## [Objective]
Reproduce only the top of the records, down to and including the line containing "DIMPLE_DEEP = 0.7".

## [Data for this exercise]

__________

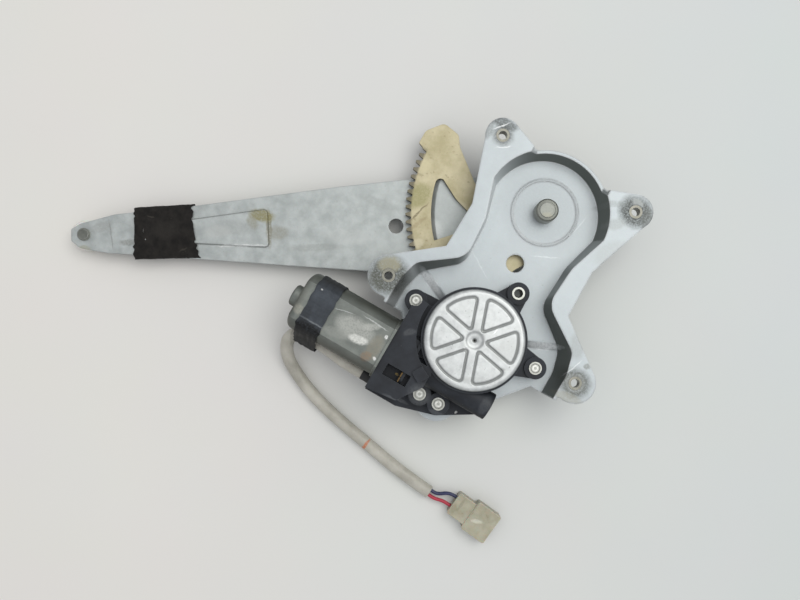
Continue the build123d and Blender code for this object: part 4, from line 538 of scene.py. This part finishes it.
# ---------------------------------------------------------------- gear cover
# A pressed disc of bright zinc-plated steel: six raised panels between spokes, a turned-down rim and
# a centre dimple. The plating is speckled and worn on its right side and lower rim.
GEAR_MIDDLE = (0, -111.7)  # millimetres, as all the sizes here
COVER_R = 29.0
COVER_TOP = 12.0
COVER_EDGE = 2.2
COVER_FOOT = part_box("gear_cover")[0].z * 1000
PANELS = 6
FIRST_PANEL = math.radians(19)
PANEL_SPOKE = 2.9  # from a spoke's middle to the groove beside it
PANEL_REACH = 24.6  # from the middle to the outer arc
PANEL_CORNER = 2.4
GROOVE_DEEP = 0.55
DIMPLE_R = 4.6
DIMPLE_DEEP = 0.7

cover_marks = [
    (*GEAR_MIDDLE, 3.0, 3.0, 0, "#8E9294", 0.6), (19, -107, 9, 6, 60, "#B2B5B4", 0.55),
    (12, -131, 10, 2.4, 25, "#A9ACAB", 0.5), (-14, -133, 6, 2, -25, "#B4B7B6", 0.4),
    (-2, -118, 1.5, 0.5, 20, "#FFFFFF", 0.9), (22, -118, 2, 1, 40, "#8F9190", 0.5),
    (8, -100, 4, 0.4, 70, "#F7FAFB", 0.6),
]
# bright zinc plate: clean and shiny on its panels, specked where it has worn, and darkened as painted shade in the
# grooves, round the dimple's rim and over the centre hole
bright_plate = finish("bright_zinc_cover", ("#B3B7B7", "#CDD1D1"), 6, 0.55, (0.28, 0.46), metal=0.5, relief=0.012,
                      wall="#8B8F90", edge_tone="#F7FAFA", specks=(1.7, 0.03, "#777A79", 0.75), marks=cover_marks)
tree = bright_plate.node_tree
# the groove attribute carries painted shade: dark in the grooves, round the dimple's rim and over the centre hole
painted_shade_share = add(tree, "ShaderNodeAttribute", attribute_name="groove").outputs["Fac"]
base = tree.nodes["Principled BSDF"].inputs["Base Color"]
tree.links.new(mixed(tree, painted_shade_share, base.links[0].from_socket, linear("#666967")), base)


def cover_disc():
    """u turns round the disc and v runs from its centre out over the rim and down. Each panel is a wedge between two
    spokes and an outer arc, and the groove sinks by a bell of the distance to the wedge's rounded outline. The
    centre sinks in a smooth dimple. Returns the points and how much painted shade each has in its groove, round the
    dimple's rim and over the centre hole."""
    u = np.linspace(0, 2 * np.pi, 480, endpoint=False)[:, None]
    flat = COVER_R - COVER_EDGE
    bend = np.linspace(0.1, np.pi / 2, 8)
    rings = np.concatenate([np.linspace(0.6, flat, 84), flat + COVER_EDGE * np.sin(bend),
                            np.full(3, COVER_R)])[None, :]
    drop = np.concatenate([np.zeros(84), COVER_EDGE * (1 - np.cos(bend)),
                           np.linspace(COVER_EDGE + 0.3, COVER_TOP - COVER_FOOT, 3)])[None, :]
    half = np.pi / PANELS
    off = np.mod(u - FIRST_PANEL + half, 2 * half) - half
    sides = np.stack([PANEL_SPOKE + PANEL_CORNER - rings * np.sin(half - off),
                      PANEL_SPOKE + PANEL_CORNER - rings * np.sin(half + off),
                      rings - PANEL_REACH + PANEL_CORNER + 0 * off])
    away = np.sqrt((np.maximum(sides, 0) ** 2).sum(0)) + np.minimum(sides.max(0), 0) - PANEL_CORNER
    groove = np.exp(-(away / 0.72) ** 4)
    dimple = 0.5 * (1 - np.tanh((rings - DIMPLE_R) / 0.8)) + 0 * u
    height = COVER_TOP - drop - GROOVE_DEEP * groove - DIMPLE_DEEP * dimple - 0.35 * np.exp(-(rings / 1.6) ** 2)
    points = np.stack([rings * np.cos(u), GEAR_MIDDLE[1] + rings * np.sin(u), height], -1) / 1000
    # painted shade: a ring round the dimple's rim, the grooves and the centre hole
    dimple_rim_shade = 0.35 * np.exp(-((rings - DIMPLE_R - 0.3) / 0.7) ** 2)
    return points, np.clip(groove * 0.8 + dimple_rim_shade + 0.9 * (rings < 1.5), 0, 1)


points, painted_shade = cover_disc()
cover = spread_mesh("cover_disc", points, bright_plate, closed_u=True)
cover.data.attributes.new("groove", "FLOAT", "POINT").data.foreach_set("value", painted_shade.ravel().astype(np.float32))
cover.data.flip_normals()
thicken(cover, 0.0011)
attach(cover, "base")
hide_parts("gear_cover")


# ---------------------------------------------------------------- motor
# A drawn steel can with two flats, grey passivated, scuffed pale along the middle of its top flat and
# rust-brown by the housing. Inside are the magnets, the wound armature and the brush gear.
yoke_marks = [
    (-44.3, -134.9, 1.1, 1.0, 0, "#E6E8E6", 0.9), (-44.2, -148.6, 1.1, 1.0, 0, "#E6E8E6", 0.9),
    (-62, -140, 12, 7, 0, "#B0B2AD", 0.68), (-57, -144, 6, 2.5, 10, "#D0D2CD", 0.9),
    (-70, -147, 8, 3, 10, "#8F928D", 0.6), (-54, -134, 5, 2, 30, "#B4B6B1", 0.6),
    (-47, -143, 4, 8, 0, "#8B8370", 0.4), (-49, -150, 3.4, 3, 30, "#86715A", 0.6),
    (-97, -139, 3, 9, 0, "#7C7E76", 0.5), (-95, -146, 3, 3, 0, "#A5A498", 0.5),
    (-53, -131, 8, 0.4, -4, "#D3D6D5", 0.5), (-72, -134, 6, 0.3, 12, "#D3D6D5", 0.45),
]
# drawn can under a grey passivate: satin, scuffed pale on its flat, its steep sides darkened as painted shade
dress(finish("grey_passivated_can", ("#666B67", "#7D827D"), 12, 0.6, (0.36, 0.5), metal=0.45, relief=0.012,
             wall="#3F4139", edge_tone="#A9ACA7", specks=(1.6, 0.02, "#5D5F57", 0.6), marks=yoke_marks), "motor_yoke")
# magnets: dull black ceramic
dress(finish("sintered_ferrite", ("#2A2B2D", "#37383A"), 5, 0.4, (0.6, 0.75), relief=0.01), "field_magnets")
# armature core: stacked laminations of grey steel
dress(finish("stamped_laminations", ("#6A6C6E", "#7C7E80"), 5, 0.4, (0.4, 0.55), metal=0.8, relief=0.01),
      "armature_core")
# windings and commutator: copper, glossy with enamel
dress(finish("enamelled_copper", ("#9A5230", "#B0643C"), 2, 0.35, (0.3, 0.4), metal=0.8, relief=0.02),
      "armature_windings", "commutator")
# brushes: pressed carbon
dress(finish("hard_carbon", ("#242426", "#313133"), 3, 0.3, (0.5, 0.6), relief=0.01), "brushes")
# springs, button and drive plate: smooth hardened steel
dress(finish("spring_steel", ("#8C8F90", "#A0A3A4"), 4, 0.4, (0.3, 0.4), metal=0.9, relief=0.005),
      "brush_springs", "thrust_button", "drive_plate")


# ---------------------------------------------------------------- cloth tape
# Woven cotton tape with a rubber backing, wound twice round the motor and the lead to hold them
# together. It is drawn flat over the can, wrinkled where it turns down and folded along one line.
MOTOR_AT = np.array((-140.5, -2.0))  # the can's middle, Y and Z in millimetres
CAN_R = 18.4
CAN_FLAT = 14.2
LEAD_PLACES = np.array(((-158.8, -15.3), (-160.3, -16.4)))  # the lead's middle at both edges of the tape
LEAD_OUT = 4.6  # from there to the cloth
TAPE_X = (-92.5, -78.0)
TAPE_LIFT = (0.12, 0.7)  # the least and the most that the cloth stands off
FOLD_Y = -148.5
THREAD_SCALE = 1000 / 0.9 / 20 * 3.1  # of the wave texture, for threads nearly 1 mm apart


def tape_outline(count):
    """The hull of the flattened can and the lead's two places: the furthest point of each in every direction, of
    which the outermost counts. Returns count points spaced evenly along it, their outward directions and their
    distances along it."""
    turn = np.linspace(0, 2 * np.pi, 4001)[:-1]
    out = np.stack([np.cos(turn), np.sin(turn)], -1)
    side = math.sqrt(CAN_R ** 2 - CAN_FLAT ** 2)
    round_part = MOTOR_AT + CAN_R * out
    corner = MOTOR_AT + np.stack([np.sign(out[:, 0]) * side, np.sign(out[:, 1]) * CAN_FLAT], -1)
    can = np.where((np.abs(CAN_R * out[:, 1]) > CAN_FLAT)[:, None], corner, round_part)
    places = np.stack([can, *(at + LEAD_OUT * out for at in LEAD_PLACES)])
    best = (places * out).sum(-1).argmax(0)
    line = places[best, np.arange(len(turn))]
    line = np.concatenate([line, line[:1]])
    steps = np.concatenate([[0], np.cumsum(np.hypot(*np.diff(line, axis=0).T))])
    at = np.linspace(0, steps[-1], count, endpoint=False)
    even = np.stack([np.interp(at, steps, line[:, 0]), np.interp(at, steps, line[:, 1])], -1)
    ahead = np.roll(even, -1, 0) - np.roll(even, 1, 0)
    outward = np.stack([ahead[:, 1], -ahead[:, 0]], -1) / np.hypot(*ahead.T)[:, None]
    return even, outward, at


def tape_wrap():
    """u runs round the outline and v along the motor. The cloth stands about 0.4 mm off the outline, with wrinkles
    that grow where it turns down from the flats, and a fold stands up along one line of its upper side."""
    even, outward, at = tape_outline(520)
    v = np.linspace(0, 1, 70)
    along = TAPE_X[0] + (TAPE_X[1] - TAPE_X[0]) * v[None, :] + 0 * at[:, None]
    ragged = 0.25 * waves(at, at * 0, 21, 5.0)[:, None]
    along = along + ragged * (2 * v[None, :] - 1)
    slack = np.clip(np.abs(outward[:, :1]) * 1.6, 0.12, 1.0)
    lift = 0.42 + 0.13 * waves(along * 2.2, at[:, None] * 0.35, 22, 5.0) * slack
    upper = (outward[:, 1] > 0.3)[:, None]
    lift = lift + 0.22 * np.exp(-((even[:, None, 0] - FOLD_Y) / 0.45) ** 2) * upper
    place = even[:, None, :] + outward[:, None, :] * np.clip(lift, *TAPE_LIFT)[..., None]
    return np.stack([along, place[..., 0], place[..., 1]], -1) / 1000


# cotton cloth tape: matt black, the weave showing as fine ribs, its bluish grey tone a painted sheen where it lies
# flat to the light
cloth = finish("black_cloth_tape", ("#353A40", "#464C53"), 8, 0.5, (0.5, 0.65), relief=0.02, round_off=0.1,
               # the black wall tone on its steep sides and the black band on its lower side are painted shade, and
               # the thin pale line along the fold a painted highlight
               wall="#141415", ragged=0.6, specks=(1.3, -0.03, "#5D6063", 0.6),
               marks=[(-85.2, -155.8, 15, 7.2, 0, "#090A0B", 1.0), (-85.2, -148.6, 10, 0.5, 0, "#777C80", 0.8),
                      (-88.9, -129.8, 0.7, 0.5, 0, "#B9BBBA", 0.9), (-90, -146, 3, 6, 0, "#222427", 0.5)],
               Specular_IOR_Level=0.25)
tree = cloth.node_tree
place = add(tree, "ShaderNodeTexCoord").outputs["Object"]
threads = [add(tree, "ShaderNodeTexWave", {"Vector": place, "Scale": THREAD_SCALE, "Distortion": 0.6},
               bands_direction=way).outputs["Fac"] for way in "YX"]
weave = add(tree, "ShaderNodeMath", {0: threads[0], 1: threads[1]}, operation="ADD").outputs[0]
normal = tree.nodes["Principled BSDF"].inputs["Normal"]
ribs = add(tree, "ShaderNodeBump", {"Height": weave, "Distance": 0.00002, "Normal": normal.links[0].from_socket})
tree.links.new(ribs.outputs["Normal"], normal)
tape = spread_mesh("tape_wrap", tape_wrap(), cloth, closed_u=True)
thicken(tape, 0.0001)
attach(tape, "base")
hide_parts("motor_tape")
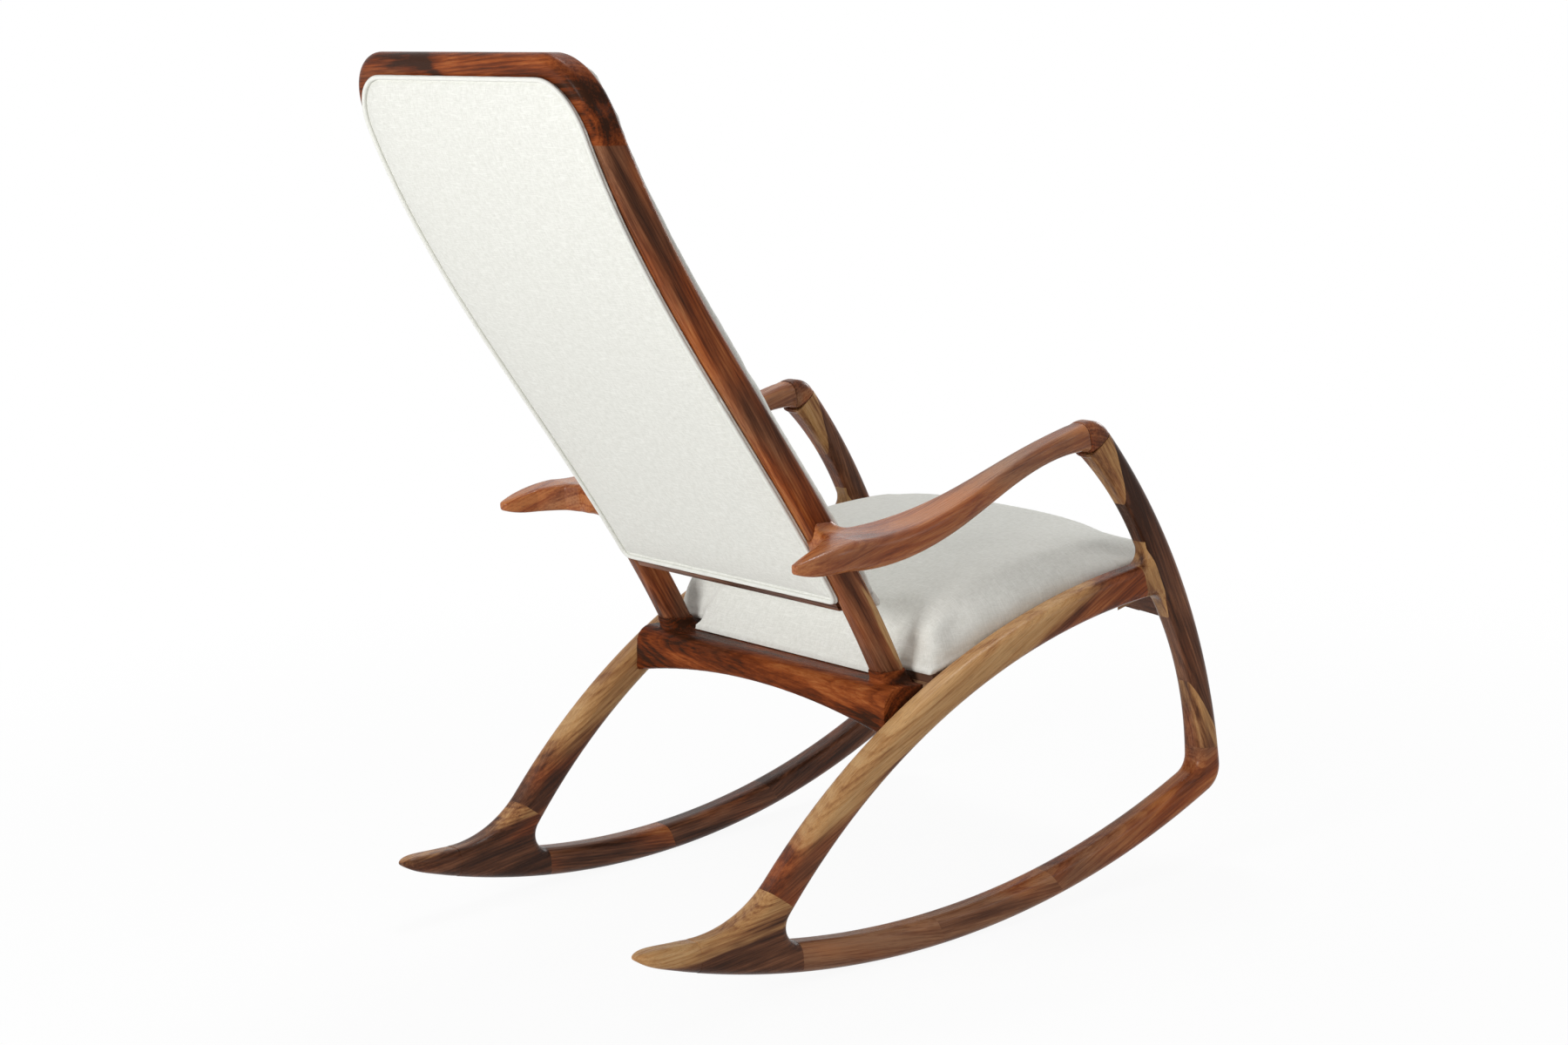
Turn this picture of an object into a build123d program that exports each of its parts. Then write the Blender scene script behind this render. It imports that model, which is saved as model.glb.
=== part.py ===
from build123d import *
from math import atan2, cos, degrees, hypot, radians, sin, sqrt, tan
import os

# High-back upholstered rocking chair in sculpted solid wood. Millimetres.
#
# The chair is drawn in side elevation, Y back and Z up, with its rockers rolled to the mark
# where Y = 0, and is then turned about the rockers' centre to the attitude in which it comes
# to rest. Right and left are the sitter's: the right side is at -X, the front is at -Y.
# Points of the side elevation are (y, z), points of the front elevation (x, z).

# ---- rockers and side frames ------------------------------------------------------------
ROCKER_RADIUS = 1130.0        # curve of the rockers' running edge
ROCKER_DEPTH = 38.0           # height of a rocker
FRAME_THICKNESS = 40.0        # side frame, across the chair
FRAME_ROUNDING = 13.0         # rounding of the side frames' long edges
FRAME_HALF_WIDTH = 284.0      # mid-plane of a side frame from the chair's, where Y = 0
FRAME_SPLAY = 3.15            # degrees, each side frame opens towards the front
REST_TILT = 3.66              # degrees from the drawing to the balanced chair
REST_SHIFT = 43.25            # of the balanced chair along Y, centres its depth

# Bowed edges of a side frame: each bows to the left of the way between two of its points.
LEG_FRONT_EDGE = ((-565.2, 180.0), (-358.4, 640.0))    # front edge of the front leg
LEG_FRONT_RADIUS = 883.0
LEG_REAR_EDGE = ((-524.2, 210.0), (-474.6, 380.0))     # its rear edge below the seat
LEG_REAR_RADIUS = 455.0
LEG_NECK_EDGE = ((-417.8, 500.0), (-337.6, 600.0))     # its rear edge between seat and arm
LEG_NECK_RADIUS = 430.0
ARCH_EDGE = ((-430.0, 412.1), (145.5, 60.0))           # underside of side rail and rear leg
ARCH_RADIUS = 845.0
ARCH_TOP_EDGE = ((-410.0, 452.7), (192.5, 69.0))       # their upper edge
ARCH_TOP_RADIUS = 927.0

TOE_RADIUS = 38.0             # front corner of leg and rocker, outside
TOE_COVE = 24.0               # and inside
CROTCH_COVE = 23.0            # between rear leg and rocker
SEAT_COVE = 24.0              # under the side rail, at the front leg
NECK_COVE = 16.0              # over the side rail, at the front leg
TAIL_COVE = 150.0             # sweep from the rear leg into the tail
TAIL_TOP = 69.0               # height of the tail's back
TAIL_ROOT = 262.0             # where the tail starts to taper
TAIL_TIP = 345.0

KNUCKLE_TOP = (-322.0, 646.0)          # upper end of the joint of knuckle and arm
KNUCKLE_BOTTOM = (-332.0, 605.0)
KNUCKLE_ROUNDING = 34.0
KNUCKLE_COVE = 14.0
ARM_PITCH = 15.5              # degrees, fall of the knuckle's top to the rear

# Glued joints of a side frame, each a line across the member: (inner end, outer end).
# The places of the first five give heights over the rockers' running edge.
TAIL_LEG_PLACE = ((112.0, 74.5), (180.0, 113.5))
TAIL_ROCKER_PLACE = ((118.0, 54.0), (112.0, -15.5))
REAR_SPLICE_PLACE = ((-87.0, 42.5), (-113.0, -19.5))
FRONT_SPLICE_PLACE = ((-266.0, 46.0), (-312.0, -22.0))
TOE_PLACE = ((-500.0, 86.5), (-590.0, 31.5))
RAIL_JOINT = ((-434.0, 396.0), (-413.0, 478.0))
KNUCKLE_JOINT = ((-322.0, 598.0), (-376.0, 644.0))
# Glue lines of the three blocks that thicken the front leg, upper end first.
TOP_BLOCK_LINE = ((-361.0, 636.0), (-398.0, 524.0))
RAIL_BLOCK_LINE = ((-427.0, 486.0), (-475.0, 379.0))
FOOT_BLOCK_LINE = ((-504.0, 300.0), (-572.0, 194.0))

# ---- arms ------------------------------------------------------------------------------
# Stations of an arm from the knuckle to its tail:
# (y, distance from the mid-plane, height, width, thickness).
ARM_STATIONS = (
    (-340.0, 302.0, 630.0, 40.0, 42.0),
    (-285.0, 303.0, 622.0, 38.0, 28.0),
    (-220.0, 303.0, 601.5, 39.0, 26.0),
    (-120.0, 305.0, 560.5, 58.0, 30.0),
    (-20.0, 295.0, 527.0, 88.0, 36.0),
    (60.0, 286.5, 519.0, 102.0, 38.0),
)
ARM_TAIL_STATIONS = (
    (60.0, 286.5, 519.0, 102.0, 38.0),
    (100.0, 301.5, 515.0, 71.0, 31.0),
    (127.0, 309.5, 511.0, 44.0, 23.0),
    (147.0, 315.0, 509.5, 16.0, 11.0),
)
ARM_SQUARENESS = 0.35         # corner radius of an arm's section, as a share of its thickness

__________

## [Expected answer]
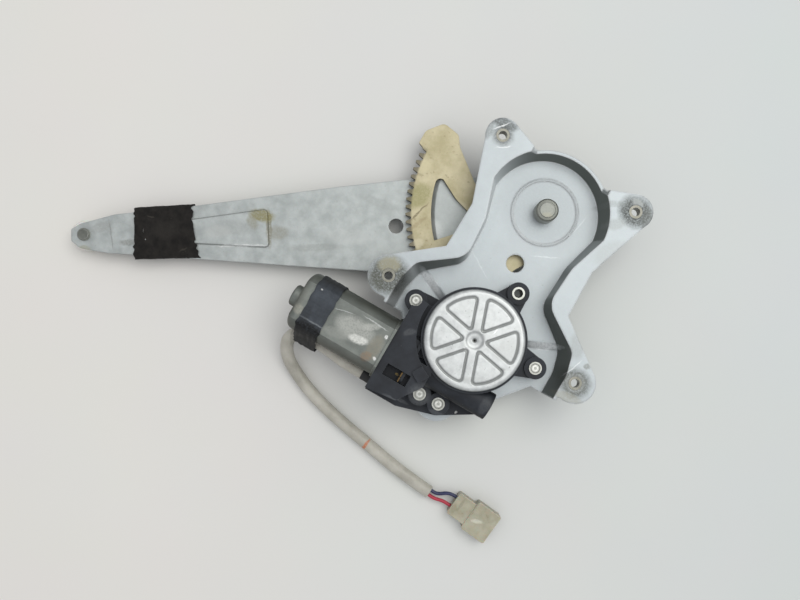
Continue the build123d and Blender code for this object: part 4, from line 538 of scene.py. This part finishes it.
# ---------------------------------------------------------------- gear cover
# A pressed disc of bright zinc-plated steel: six raised panels between spokes, a turned-down rim and
# a centre dimple. The plating is speckled and worn on its right side and lower rim.
GEAR_MIDDLE = (0, -111.7)  # millimetres, as all the sizes here
COVER_R = 29.0
COVER_TOP = 12.0
COVER_EDGE = 2.2
COVER_FOOT = part_box("gear_cover")[0].z * 1000
PANELS = 6
FIRST_PANEL = math.radians(19)
PANEL_SPOKE = 2.9  # from a spoke's middle to the groove beside it
PANEL_REACH = 24.6  # from the middle to the outer arc
PANEL_CORNER = 2.4
GROOVE_DEEP = 0.55
DIMPLE_R = 4.6
DIMPLE_DEEP = 0.7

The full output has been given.